ABSTRACT

To trace out the birth of the modern police apparatus is to trace out the evolution of the modern art of governing and the set of powers and functions that have annealed around the institutional complex that is usually referred to as the modern state. Our journey across the history of modern political institutions should not, however, be understood as yet another history of the state alongside the many already in existence. The attempt will rather be to reconstruct a genealogy of the political technologies that have been forged in the process leading to the birth of the modern state, with all the tensions, conflicts, and clashes that process has triggered. On the one hand, these conflicts have found their locus in specific institutional places and governmental practices, while, on the other, they have often found expression in different forms of rationality, in different discourses on political power. It is this intricate dialectic of practices and discourses that I shall try to untangle, and the genealogy of modern political technologies that will be attempted here will thus be aimed at showing how out of that dialectic the modern police apparatus can be shown to have emerged. In this chapter I will describe the emergence of the political structures that

frame the institutional space within which the modern art of governing and the modern police apparatus developed. This institutional space is taken as an indispensable condition for the possibility of the theoretical and practical development of police powers, a development we will turn to in the following chapters. As is known, the modern state developed in constant tension with the originally

horizontal structure of power in the medieval political organization. This process involved a long and painful search for new operational modules on which basis to respond to the challenges that modernity laid before the nascent national monarchies. This dialectical tension came about when monarchical absolutism sought to centralize power, moving it away from the estates of the old Ständestaat (polity of the estates), and what emerged from this tension was the distinction between two structures and sets of operational modules. On the one hand is the judicial structure, which governed legal relationships of equality and was thus based on the formal horizontal structure of private law and on the discourse of modern legal reason; on the other hand is the administrative structure, which governed the asymmetric relationship between public interests and private

interests, and was thus based on the formal vertical structure of public law and on the discourse of modern administrative reason. And yet it is only by looking at the past through the lens of our modern

conceptual categories that we can formalize the different political technologies that have emerged over the centuries in the dichotomy between, on the one hand, adjudication and private law and, on the other, administration and public law.
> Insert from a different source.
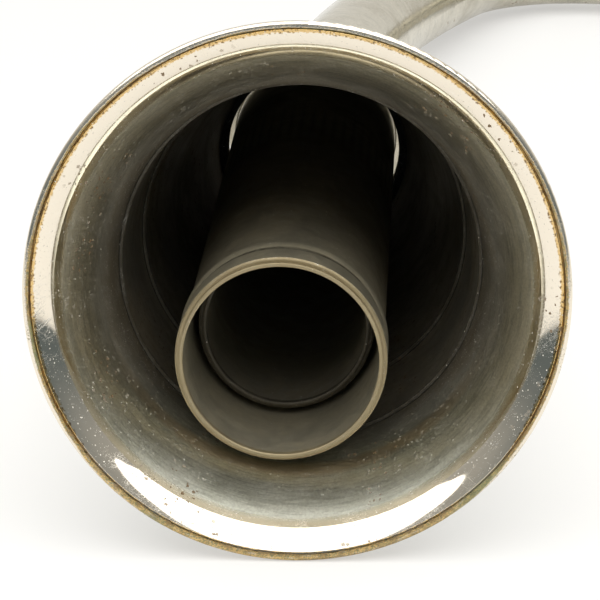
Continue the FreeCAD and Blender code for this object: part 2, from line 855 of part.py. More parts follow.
ORIGIN = centred()
for piece, frame in PIECES:
    piece.Placement = ORIGIN.multiply(frame)
doc.recompute()

for item in doc.Objects:
    if "Invalid" in item.State or "Error" in item.State:
        raise RuntimeError(f"{item.Label} failed: {item.State}")
for piece, _ in PIECES:
    if piece.Shape.isNull() or not piece.Shape.isValid() or len(piece.Shape.Solids) != 1:
        raise RuntimeError(f"{piece.Label} is not one sound solid")

os.makedirs("parts", exist_ok=True)
for piece, _ in PIECES:
    piece.Shape.exportStep(f"parts/{piece.Label}.step")
print(f"bell slopes {math.degrees(slope):.2f}, draw leans {math.degrees(LEAN):.2f}, "
      f"bend rolls {math.degrees(bend_roll):.2f} degrees")
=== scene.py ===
import json
import math

import bmesh
import bpy
from mathutils import Euler, Matrix, Vector


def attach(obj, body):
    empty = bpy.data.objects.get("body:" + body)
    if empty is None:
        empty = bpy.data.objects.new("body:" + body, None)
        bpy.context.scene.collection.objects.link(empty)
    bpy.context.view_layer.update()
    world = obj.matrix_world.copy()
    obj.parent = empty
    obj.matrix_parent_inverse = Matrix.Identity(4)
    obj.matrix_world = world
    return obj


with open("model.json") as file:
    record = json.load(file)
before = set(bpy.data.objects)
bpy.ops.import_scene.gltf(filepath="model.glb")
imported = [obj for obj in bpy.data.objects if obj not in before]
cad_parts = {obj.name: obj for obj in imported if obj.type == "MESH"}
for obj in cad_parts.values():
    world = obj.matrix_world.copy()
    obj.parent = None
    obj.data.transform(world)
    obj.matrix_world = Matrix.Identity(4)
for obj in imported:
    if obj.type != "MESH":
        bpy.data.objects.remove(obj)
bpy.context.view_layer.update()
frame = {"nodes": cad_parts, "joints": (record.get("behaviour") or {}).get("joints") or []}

# Millimetres make the sizes of a hand-made thing easy to read.
MM = 0.001

# The bell is turned about a line through the middle of its mouth. Its depth runs back along that line.
MOUTH_CENTRE = Vector((-0.033678, -0.151963, 0.039688))
BELL_SLOPE = math.radians(8.64)
BELL = (MOUTH_CENTRE, Euler((-math.pi / 2 - BELL_SLOPE, 0, 0)))

# The draws lean across the bell on a line of their own. The nest's depth is how far inside the middle draw's
# mouth the ear draw's begins.
joints = {joint["name"]: joint for joint in frame["joints"]}
DRAW_LINE = Vector(joints["middle_slide"]["axis"])
DRAW_TURN = DRAW_LINE.to_track_quat("Z", "Y").to_euler()
DRAW_MOUTH = Vector((-0.036298, -0.142938, 0.025851))
NEST_DEPTH = 17 * MM
MIDDLE_DRAW = (DRAW_MOUTH, DRAW_TURN)
EAR_DRAW = (DRAW_MOUTH + DRAW_LINE * NEST_DEPTH, DRAW_TURN)


# Shading steps and how they are laid out

STEP_WIDTH = 190
STEP_HEIGHT = 160
STEP_ROWS = 3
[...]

These two conceptual categories have developed out of the history of conflicts that has led to the birth of modern political institutions, and therefore, as has often been done, it seems methodologically inappropriate to use them as a basis on which to revisit the history of the modern state. I agree with António Manuel Hespanha, in short, that even in constructing a history of law and of institutions capable of engaging with the sociology of law and helping to make its conceptual constructs less abstract, we need to take an approach that comes in radically from the outside, in such a way as to revitalize the legal-institutional models and dogmatic categories that give shape to those constructs, in essence reading the history of cultural forms in context, looking at the practical contexts in which those forms are embedded (Hespanha 1999, 63). It therefore seems best, in constructing a genealogy like the one just described, to draw on a vocabulary and a set of concepts rooted in an era when the distinction between private and public law, on the one hand, and adjudication and administration, on the other, was still in the making. That distinction will accordingly be rendered by speaking instead of the dialectic between iurisdictio and politia.